- Directions for this task -
Copy exactly the block of lines between the one containing "before = set(bpy.data.objects)" and the one containing "obj.data.transform(world)", inclusive.

— BEGIN Task inputs —

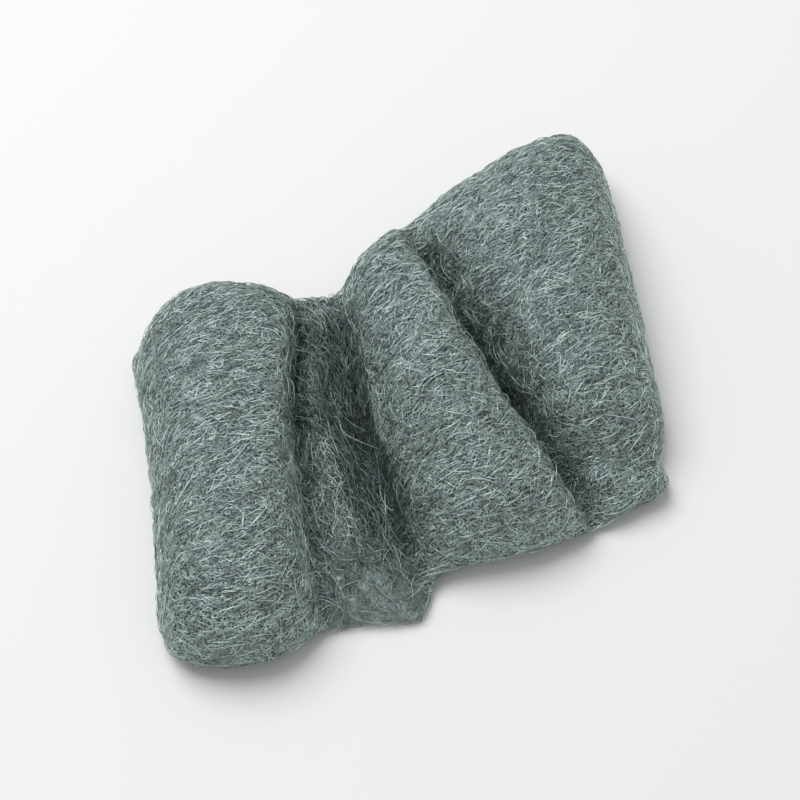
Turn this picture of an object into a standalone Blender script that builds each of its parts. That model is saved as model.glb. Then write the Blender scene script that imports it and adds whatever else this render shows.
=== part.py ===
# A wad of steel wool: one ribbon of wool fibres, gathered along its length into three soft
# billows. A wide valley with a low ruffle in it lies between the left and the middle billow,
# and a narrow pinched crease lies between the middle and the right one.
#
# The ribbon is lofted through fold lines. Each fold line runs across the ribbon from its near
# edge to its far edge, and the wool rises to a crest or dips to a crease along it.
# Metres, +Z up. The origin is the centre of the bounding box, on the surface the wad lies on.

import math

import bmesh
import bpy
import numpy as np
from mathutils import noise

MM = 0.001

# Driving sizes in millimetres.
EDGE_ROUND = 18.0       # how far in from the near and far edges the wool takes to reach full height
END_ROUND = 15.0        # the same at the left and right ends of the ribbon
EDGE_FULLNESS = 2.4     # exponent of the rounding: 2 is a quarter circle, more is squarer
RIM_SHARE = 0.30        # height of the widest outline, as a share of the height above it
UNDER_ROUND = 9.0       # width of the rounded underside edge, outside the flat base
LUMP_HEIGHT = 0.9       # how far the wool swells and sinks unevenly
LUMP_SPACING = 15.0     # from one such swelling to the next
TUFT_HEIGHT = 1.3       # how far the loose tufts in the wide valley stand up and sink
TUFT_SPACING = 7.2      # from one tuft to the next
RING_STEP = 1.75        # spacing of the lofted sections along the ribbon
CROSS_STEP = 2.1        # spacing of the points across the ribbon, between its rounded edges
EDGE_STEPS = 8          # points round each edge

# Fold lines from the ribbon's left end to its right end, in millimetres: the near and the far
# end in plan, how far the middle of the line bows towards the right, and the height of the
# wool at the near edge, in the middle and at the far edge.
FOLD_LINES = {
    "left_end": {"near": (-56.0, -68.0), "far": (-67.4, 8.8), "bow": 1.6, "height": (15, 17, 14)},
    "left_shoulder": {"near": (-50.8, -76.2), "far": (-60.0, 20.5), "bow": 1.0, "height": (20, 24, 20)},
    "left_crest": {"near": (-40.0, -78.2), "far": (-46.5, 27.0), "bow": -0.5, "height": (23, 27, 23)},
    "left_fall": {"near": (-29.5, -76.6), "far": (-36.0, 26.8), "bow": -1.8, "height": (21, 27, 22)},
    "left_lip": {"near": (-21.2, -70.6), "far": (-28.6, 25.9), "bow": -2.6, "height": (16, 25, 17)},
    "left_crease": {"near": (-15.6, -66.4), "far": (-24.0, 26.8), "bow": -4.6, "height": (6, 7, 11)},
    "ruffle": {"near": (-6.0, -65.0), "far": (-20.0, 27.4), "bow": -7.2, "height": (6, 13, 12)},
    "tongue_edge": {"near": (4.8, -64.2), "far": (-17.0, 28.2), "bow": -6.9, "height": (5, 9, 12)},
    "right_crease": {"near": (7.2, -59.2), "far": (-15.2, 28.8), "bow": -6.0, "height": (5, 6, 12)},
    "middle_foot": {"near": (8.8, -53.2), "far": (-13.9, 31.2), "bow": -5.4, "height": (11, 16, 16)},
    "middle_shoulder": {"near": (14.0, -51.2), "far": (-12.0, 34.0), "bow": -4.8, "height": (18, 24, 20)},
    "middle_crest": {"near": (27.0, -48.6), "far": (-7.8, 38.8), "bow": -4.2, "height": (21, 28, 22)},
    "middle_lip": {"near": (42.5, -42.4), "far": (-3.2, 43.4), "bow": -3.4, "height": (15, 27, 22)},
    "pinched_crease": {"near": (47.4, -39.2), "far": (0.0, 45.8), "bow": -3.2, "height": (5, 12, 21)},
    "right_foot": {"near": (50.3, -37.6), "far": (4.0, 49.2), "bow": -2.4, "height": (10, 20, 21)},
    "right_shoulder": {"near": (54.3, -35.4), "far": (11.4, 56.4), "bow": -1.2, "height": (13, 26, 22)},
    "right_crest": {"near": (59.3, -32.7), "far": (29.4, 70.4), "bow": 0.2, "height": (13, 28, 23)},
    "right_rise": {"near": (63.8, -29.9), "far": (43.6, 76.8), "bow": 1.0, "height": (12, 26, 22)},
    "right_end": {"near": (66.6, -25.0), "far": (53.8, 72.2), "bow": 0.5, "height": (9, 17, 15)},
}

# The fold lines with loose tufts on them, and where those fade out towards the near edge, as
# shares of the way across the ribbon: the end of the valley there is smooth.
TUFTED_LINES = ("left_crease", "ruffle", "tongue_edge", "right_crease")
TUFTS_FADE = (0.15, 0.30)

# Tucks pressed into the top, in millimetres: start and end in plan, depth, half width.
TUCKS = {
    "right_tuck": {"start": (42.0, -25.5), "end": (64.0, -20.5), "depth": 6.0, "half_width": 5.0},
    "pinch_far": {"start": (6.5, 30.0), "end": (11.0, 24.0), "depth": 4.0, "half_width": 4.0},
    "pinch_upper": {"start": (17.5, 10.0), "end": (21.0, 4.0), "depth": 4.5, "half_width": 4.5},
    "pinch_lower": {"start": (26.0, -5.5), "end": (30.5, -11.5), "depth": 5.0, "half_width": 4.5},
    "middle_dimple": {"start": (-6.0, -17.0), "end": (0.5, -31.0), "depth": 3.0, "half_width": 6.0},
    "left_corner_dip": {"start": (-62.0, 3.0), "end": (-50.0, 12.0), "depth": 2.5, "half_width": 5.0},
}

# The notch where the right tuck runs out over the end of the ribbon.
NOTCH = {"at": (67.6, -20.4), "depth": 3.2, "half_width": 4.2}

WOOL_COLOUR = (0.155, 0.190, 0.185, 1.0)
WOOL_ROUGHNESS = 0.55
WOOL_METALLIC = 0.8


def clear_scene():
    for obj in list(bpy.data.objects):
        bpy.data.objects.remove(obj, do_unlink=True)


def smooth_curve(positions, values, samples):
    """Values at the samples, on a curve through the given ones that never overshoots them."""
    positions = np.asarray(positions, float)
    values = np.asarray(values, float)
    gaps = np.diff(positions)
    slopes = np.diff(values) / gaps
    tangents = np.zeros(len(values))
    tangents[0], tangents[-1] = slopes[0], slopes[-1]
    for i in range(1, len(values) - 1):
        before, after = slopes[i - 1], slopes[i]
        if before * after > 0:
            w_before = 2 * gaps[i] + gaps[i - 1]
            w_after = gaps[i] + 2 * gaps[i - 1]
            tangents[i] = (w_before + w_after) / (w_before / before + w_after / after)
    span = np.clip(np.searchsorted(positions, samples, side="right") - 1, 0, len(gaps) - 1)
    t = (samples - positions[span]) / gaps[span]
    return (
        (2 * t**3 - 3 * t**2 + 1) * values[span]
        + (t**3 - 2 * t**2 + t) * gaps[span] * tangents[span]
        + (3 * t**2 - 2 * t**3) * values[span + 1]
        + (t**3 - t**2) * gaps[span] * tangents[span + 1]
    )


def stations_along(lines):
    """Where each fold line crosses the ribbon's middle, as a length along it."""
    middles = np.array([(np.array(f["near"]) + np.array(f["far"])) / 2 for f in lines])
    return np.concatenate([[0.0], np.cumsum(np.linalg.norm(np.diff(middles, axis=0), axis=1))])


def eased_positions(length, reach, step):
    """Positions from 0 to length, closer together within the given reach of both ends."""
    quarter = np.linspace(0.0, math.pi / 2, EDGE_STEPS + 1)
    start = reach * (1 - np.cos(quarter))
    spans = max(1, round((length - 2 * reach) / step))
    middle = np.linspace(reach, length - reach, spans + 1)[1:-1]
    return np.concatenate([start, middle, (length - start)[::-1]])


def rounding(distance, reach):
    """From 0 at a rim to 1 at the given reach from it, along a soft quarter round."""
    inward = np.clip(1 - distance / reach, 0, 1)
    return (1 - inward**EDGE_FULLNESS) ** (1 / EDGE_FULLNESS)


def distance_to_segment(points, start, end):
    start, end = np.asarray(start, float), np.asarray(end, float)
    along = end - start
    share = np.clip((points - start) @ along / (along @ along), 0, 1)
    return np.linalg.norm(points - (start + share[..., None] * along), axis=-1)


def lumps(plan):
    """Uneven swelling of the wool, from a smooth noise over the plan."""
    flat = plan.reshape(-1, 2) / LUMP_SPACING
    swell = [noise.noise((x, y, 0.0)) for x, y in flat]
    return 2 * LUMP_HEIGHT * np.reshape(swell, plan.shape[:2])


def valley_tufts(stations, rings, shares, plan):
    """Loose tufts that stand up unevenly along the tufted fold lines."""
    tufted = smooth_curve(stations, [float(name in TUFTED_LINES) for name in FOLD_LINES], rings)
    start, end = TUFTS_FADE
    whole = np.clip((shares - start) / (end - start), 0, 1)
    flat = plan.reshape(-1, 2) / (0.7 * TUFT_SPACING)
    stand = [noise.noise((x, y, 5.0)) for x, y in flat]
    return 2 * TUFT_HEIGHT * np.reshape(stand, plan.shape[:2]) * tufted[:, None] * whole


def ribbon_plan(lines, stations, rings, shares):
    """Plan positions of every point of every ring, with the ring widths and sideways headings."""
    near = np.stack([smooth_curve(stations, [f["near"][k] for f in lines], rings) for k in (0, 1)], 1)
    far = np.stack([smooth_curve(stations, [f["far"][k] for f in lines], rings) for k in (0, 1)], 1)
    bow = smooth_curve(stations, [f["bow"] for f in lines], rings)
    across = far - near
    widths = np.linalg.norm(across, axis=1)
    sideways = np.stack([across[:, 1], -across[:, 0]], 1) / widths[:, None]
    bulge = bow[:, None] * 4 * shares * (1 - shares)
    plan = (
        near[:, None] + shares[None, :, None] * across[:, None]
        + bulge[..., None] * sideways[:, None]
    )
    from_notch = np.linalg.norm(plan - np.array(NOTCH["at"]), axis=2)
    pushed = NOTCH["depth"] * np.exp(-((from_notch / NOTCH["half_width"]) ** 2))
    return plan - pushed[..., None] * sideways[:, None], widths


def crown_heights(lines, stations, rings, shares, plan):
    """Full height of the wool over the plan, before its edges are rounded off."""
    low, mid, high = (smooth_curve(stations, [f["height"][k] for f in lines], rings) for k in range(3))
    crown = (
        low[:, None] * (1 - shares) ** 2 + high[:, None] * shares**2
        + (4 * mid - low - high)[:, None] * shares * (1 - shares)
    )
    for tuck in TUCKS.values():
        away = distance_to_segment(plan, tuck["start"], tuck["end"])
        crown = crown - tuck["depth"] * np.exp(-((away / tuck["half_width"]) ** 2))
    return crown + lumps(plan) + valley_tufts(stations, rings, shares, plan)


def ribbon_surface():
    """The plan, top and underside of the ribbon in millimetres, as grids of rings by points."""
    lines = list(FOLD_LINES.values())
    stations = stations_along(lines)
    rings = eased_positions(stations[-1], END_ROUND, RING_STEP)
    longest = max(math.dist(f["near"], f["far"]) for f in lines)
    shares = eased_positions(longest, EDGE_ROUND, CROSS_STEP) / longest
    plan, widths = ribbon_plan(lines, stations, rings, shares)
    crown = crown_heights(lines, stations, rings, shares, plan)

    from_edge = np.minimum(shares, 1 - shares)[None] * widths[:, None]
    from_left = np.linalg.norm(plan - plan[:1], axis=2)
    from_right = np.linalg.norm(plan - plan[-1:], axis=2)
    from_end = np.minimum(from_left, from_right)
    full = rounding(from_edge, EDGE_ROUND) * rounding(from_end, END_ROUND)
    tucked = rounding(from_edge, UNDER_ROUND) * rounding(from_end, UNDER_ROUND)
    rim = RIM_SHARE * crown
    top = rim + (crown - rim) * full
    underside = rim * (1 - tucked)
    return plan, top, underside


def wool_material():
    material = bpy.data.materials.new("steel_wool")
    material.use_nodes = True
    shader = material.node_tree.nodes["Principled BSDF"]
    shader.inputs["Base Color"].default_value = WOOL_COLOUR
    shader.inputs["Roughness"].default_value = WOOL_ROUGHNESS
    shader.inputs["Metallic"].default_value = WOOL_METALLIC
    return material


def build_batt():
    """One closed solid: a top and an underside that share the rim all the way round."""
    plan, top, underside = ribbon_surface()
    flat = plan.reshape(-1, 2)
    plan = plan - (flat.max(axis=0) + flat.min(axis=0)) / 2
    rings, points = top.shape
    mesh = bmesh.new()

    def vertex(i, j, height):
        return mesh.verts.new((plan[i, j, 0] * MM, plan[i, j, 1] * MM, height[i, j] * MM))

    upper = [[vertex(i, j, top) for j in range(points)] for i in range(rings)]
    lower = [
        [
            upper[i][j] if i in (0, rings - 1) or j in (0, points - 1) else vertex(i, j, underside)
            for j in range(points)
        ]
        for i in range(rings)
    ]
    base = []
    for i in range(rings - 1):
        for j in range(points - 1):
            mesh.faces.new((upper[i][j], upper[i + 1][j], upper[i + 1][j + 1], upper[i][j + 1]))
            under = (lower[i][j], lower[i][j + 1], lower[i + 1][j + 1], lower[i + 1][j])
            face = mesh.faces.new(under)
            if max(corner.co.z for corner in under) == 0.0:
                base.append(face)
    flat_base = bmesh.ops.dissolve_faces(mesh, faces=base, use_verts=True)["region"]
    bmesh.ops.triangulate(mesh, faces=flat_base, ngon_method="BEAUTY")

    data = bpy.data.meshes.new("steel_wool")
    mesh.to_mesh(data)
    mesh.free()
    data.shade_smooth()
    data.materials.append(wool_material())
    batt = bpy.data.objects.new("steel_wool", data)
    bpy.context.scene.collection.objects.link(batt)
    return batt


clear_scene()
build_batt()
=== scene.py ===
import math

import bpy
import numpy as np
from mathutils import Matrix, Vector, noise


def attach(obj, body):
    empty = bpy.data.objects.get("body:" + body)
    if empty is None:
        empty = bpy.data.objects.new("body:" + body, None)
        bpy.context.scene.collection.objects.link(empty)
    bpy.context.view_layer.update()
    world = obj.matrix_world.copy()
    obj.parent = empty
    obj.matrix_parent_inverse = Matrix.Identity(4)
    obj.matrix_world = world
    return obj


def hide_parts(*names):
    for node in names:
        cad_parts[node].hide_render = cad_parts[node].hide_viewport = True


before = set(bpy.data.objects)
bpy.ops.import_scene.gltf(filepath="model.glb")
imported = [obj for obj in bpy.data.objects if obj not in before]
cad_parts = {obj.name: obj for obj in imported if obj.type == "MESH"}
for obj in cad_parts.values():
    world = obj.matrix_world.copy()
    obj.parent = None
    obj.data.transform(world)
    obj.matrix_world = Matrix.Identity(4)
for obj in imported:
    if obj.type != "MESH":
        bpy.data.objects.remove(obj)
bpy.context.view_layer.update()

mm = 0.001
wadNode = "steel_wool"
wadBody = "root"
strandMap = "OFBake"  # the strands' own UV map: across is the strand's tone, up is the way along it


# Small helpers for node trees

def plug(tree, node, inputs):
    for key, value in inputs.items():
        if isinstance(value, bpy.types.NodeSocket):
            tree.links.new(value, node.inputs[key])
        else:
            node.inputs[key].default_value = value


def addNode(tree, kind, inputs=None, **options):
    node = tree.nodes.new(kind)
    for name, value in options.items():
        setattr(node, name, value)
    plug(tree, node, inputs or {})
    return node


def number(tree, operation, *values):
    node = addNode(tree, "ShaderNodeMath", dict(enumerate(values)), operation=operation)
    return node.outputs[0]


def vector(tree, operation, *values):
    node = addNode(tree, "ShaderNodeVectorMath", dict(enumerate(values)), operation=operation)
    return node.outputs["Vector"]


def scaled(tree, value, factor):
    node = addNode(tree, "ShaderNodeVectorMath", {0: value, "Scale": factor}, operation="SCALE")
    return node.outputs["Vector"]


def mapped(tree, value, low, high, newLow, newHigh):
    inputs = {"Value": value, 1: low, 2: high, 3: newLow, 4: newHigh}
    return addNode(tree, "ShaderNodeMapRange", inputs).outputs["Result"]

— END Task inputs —
— BEGIN Task inputs —

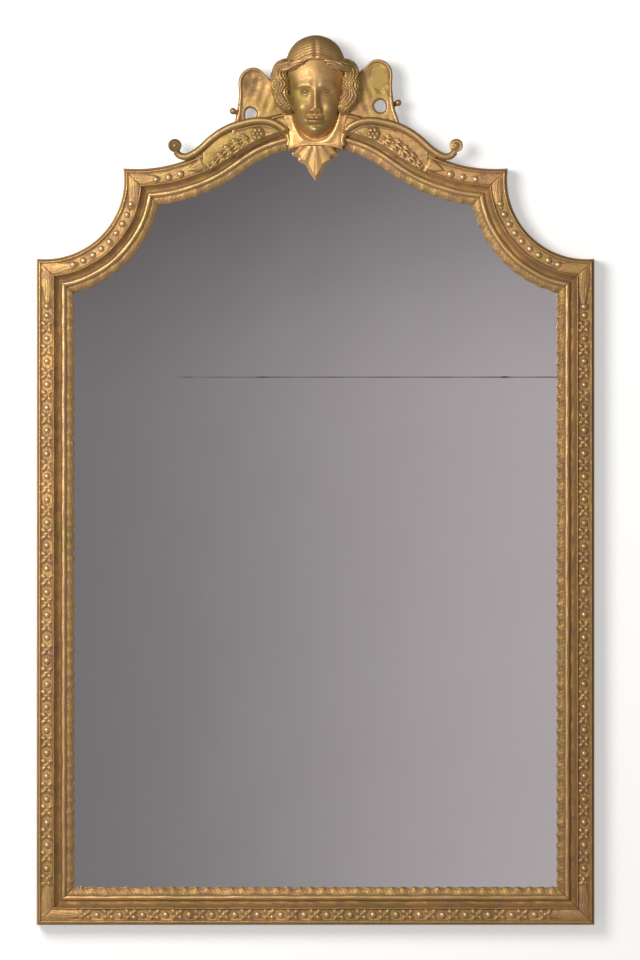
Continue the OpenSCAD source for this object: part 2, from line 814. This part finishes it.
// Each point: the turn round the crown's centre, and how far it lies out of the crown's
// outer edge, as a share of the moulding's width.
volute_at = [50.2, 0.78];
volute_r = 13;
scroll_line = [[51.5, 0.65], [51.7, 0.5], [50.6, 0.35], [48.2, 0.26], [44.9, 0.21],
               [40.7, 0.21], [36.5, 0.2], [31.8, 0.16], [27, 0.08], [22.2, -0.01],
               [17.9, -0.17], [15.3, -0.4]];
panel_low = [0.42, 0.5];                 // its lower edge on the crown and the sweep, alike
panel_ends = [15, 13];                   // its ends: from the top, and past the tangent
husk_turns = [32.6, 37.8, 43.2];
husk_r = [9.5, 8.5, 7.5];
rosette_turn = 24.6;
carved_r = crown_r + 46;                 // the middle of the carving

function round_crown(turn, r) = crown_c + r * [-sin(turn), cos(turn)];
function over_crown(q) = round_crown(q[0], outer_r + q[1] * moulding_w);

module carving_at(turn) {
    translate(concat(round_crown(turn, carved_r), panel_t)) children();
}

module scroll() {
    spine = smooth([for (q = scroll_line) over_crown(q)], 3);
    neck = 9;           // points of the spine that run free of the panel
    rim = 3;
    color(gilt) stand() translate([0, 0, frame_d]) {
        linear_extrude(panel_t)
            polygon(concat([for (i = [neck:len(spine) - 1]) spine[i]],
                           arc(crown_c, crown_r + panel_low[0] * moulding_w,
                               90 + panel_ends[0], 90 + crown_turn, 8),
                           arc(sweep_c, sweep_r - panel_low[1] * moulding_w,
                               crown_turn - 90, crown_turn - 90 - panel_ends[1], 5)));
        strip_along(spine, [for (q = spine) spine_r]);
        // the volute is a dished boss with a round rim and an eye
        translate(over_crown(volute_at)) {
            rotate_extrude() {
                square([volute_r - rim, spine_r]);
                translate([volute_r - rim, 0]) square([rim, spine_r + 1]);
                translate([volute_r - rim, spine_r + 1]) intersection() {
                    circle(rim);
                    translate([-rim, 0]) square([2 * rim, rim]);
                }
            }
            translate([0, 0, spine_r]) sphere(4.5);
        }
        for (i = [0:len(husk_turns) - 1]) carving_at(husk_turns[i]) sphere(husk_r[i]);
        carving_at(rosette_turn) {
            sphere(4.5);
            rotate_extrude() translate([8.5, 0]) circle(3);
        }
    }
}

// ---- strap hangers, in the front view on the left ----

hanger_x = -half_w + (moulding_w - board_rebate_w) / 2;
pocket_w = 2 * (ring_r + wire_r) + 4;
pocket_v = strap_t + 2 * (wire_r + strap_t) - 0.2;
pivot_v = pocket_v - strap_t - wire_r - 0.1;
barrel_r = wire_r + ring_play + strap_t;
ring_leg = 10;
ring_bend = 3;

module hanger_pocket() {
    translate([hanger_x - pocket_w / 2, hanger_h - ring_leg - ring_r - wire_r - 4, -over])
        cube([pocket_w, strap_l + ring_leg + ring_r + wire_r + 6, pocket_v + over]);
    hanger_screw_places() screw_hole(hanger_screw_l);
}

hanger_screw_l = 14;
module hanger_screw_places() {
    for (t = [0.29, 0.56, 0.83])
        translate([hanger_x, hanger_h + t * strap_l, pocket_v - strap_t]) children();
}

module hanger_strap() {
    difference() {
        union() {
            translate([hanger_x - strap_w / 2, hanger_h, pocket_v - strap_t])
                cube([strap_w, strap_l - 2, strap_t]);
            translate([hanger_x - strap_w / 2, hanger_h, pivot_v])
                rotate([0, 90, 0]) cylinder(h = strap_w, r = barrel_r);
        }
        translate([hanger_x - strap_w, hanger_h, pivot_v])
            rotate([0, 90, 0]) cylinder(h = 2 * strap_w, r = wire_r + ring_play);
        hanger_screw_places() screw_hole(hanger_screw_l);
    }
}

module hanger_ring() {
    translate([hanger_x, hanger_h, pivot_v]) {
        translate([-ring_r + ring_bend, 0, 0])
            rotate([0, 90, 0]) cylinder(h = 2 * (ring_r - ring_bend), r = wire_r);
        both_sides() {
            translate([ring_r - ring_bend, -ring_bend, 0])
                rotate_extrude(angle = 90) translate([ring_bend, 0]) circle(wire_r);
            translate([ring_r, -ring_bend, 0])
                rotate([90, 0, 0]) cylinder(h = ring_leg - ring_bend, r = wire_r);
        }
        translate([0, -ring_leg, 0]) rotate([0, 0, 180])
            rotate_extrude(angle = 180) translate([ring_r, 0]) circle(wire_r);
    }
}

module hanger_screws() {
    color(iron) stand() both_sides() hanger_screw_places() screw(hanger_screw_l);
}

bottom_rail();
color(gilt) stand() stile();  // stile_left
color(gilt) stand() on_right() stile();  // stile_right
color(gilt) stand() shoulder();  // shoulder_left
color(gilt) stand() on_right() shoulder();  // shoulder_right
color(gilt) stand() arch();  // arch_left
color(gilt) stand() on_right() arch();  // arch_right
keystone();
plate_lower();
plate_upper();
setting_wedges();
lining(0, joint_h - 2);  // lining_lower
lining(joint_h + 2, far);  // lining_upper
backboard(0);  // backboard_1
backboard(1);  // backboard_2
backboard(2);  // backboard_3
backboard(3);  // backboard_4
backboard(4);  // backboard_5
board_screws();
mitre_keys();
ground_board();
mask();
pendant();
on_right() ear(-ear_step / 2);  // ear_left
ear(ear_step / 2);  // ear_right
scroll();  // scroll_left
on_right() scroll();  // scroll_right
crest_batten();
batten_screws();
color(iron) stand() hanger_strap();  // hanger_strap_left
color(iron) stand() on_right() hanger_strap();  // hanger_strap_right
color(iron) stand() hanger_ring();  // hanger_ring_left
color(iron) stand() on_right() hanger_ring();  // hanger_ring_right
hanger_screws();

— END Task inputs —

- The reply -
before = set(bpy.data.objects)
bpy.ops.import_scene.gltf(filepath="model.glb")
imported = [obj for obj in bpy.data.objects if obj not in before]
cad_parts = {obj.name: obj for obj in imported if obj.type == "MESH"}
for obj in cad_parts.values():
    world = obj.matrix_world.copy()
    obj.parent = None
    obj.data.transform(world)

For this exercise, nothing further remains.